**Short exercise:** Select the lines that contain "objects" and copy each of them.
□ □ □ □
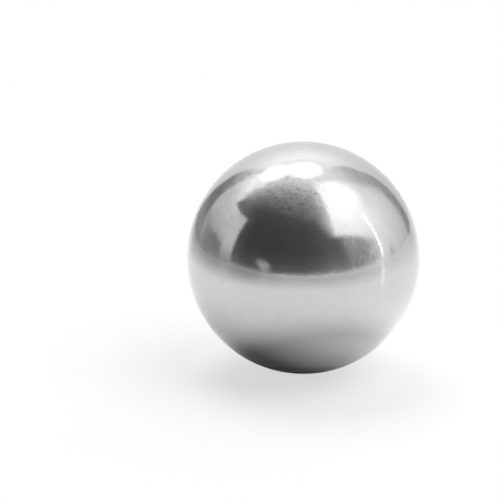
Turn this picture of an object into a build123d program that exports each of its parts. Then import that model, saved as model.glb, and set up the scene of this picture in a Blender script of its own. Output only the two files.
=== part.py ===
from build123d import *
import os

# A steel ball, forged and ground as one solid piece and polished all over.
# The origin is the ball's centre, +Z is up, and sizes are in millimetres.
# It has no flat, hole or seam, so every diameter measures the same.

# Driving dimension
ball_diameter = 25.4


def make_ball(diameter):
    """A solid sphere, which is what a half disc turned about its own flat side gives."""
    radius = diameter / 2
    half_disc = Plane.XZ * make_face(
        CenterArc(center=(0, 0), radius=radius, start_angle=-90, arc_size=180)
        + Line((0, radius), (0, -radius))
    )
    return revolve(half_disc, axis=Axis.Z)


os.makedirs("parts", exist_ok=True)

ball = make_ball(ball_diameter)
ball.label = "ball"
export_step(ball, "parts/ball.step")
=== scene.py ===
import math

import bmesh
import bpy
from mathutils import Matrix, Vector, noise
from mathutils.geometry import intersect_point_line


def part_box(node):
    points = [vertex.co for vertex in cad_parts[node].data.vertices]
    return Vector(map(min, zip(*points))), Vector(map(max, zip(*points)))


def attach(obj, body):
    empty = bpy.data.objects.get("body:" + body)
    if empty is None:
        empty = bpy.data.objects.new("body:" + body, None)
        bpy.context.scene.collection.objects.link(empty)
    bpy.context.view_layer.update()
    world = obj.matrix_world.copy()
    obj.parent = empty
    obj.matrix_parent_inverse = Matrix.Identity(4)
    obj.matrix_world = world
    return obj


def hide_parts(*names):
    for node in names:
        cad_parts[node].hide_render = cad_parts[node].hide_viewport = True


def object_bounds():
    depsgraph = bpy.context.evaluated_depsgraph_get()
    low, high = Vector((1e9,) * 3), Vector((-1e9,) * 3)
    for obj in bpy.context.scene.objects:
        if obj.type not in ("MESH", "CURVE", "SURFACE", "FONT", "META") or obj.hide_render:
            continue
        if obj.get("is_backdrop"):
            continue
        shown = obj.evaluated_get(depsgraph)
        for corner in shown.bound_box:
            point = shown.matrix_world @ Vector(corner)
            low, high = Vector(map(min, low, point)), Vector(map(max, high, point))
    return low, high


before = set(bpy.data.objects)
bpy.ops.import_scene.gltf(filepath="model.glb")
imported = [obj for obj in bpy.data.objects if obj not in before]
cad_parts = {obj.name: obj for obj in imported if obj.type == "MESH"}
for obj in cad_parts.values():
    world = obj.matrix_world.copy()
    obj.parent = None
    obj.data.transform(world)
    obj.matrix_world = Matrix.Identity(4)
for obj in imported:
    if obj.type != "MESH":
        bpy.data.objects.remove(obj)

# A solid steel ball, ground and polished to a mirror, on a white table under soft studio light.
# Lengths are in metres and angles in degrees, unless a name says otherwise.
cad_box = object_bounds()

# The ball, from the frame, whose origin is the ball's centre. The solid's facets leave its box a few
# thousandths of a millimetre short of round, and the mesh keeps within the shortest side.
ball_low, ball_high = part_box("ball")
ball_centre = Vector((0, 0, 0))
ball_radius = (ball_high.z - ball_low.z) / 2
mesh_radius = min(abs(side) for corner in (ball_low, ball_high) for side in corner)

# The picture, in pixels, and where the ball's disc lies in it
picture_side = 500
disc_centre_x = 303.2
disc_centre_y = 257.3
disc_radius = 116.3

# The camera
camera_elevation = 17
camera_distance = 24 * ball_radius
camera_reach = (0.01, 10)
sensor_width_mm = 36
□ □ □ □
**Reply to the task:**
    empty = bpy.data.objects.get("body:" + body)
        empty = bpy.data.objects.new("body:" + body, None)
        bpy.context.scene.collection.objects.link(empty)
    for obj in bpy.context.scene.objects:
before = set(bpy.data.objects)
imported = [obj for obj in bpy.data.objects if obj not in before]
        bpy.data.objects.remove(obj)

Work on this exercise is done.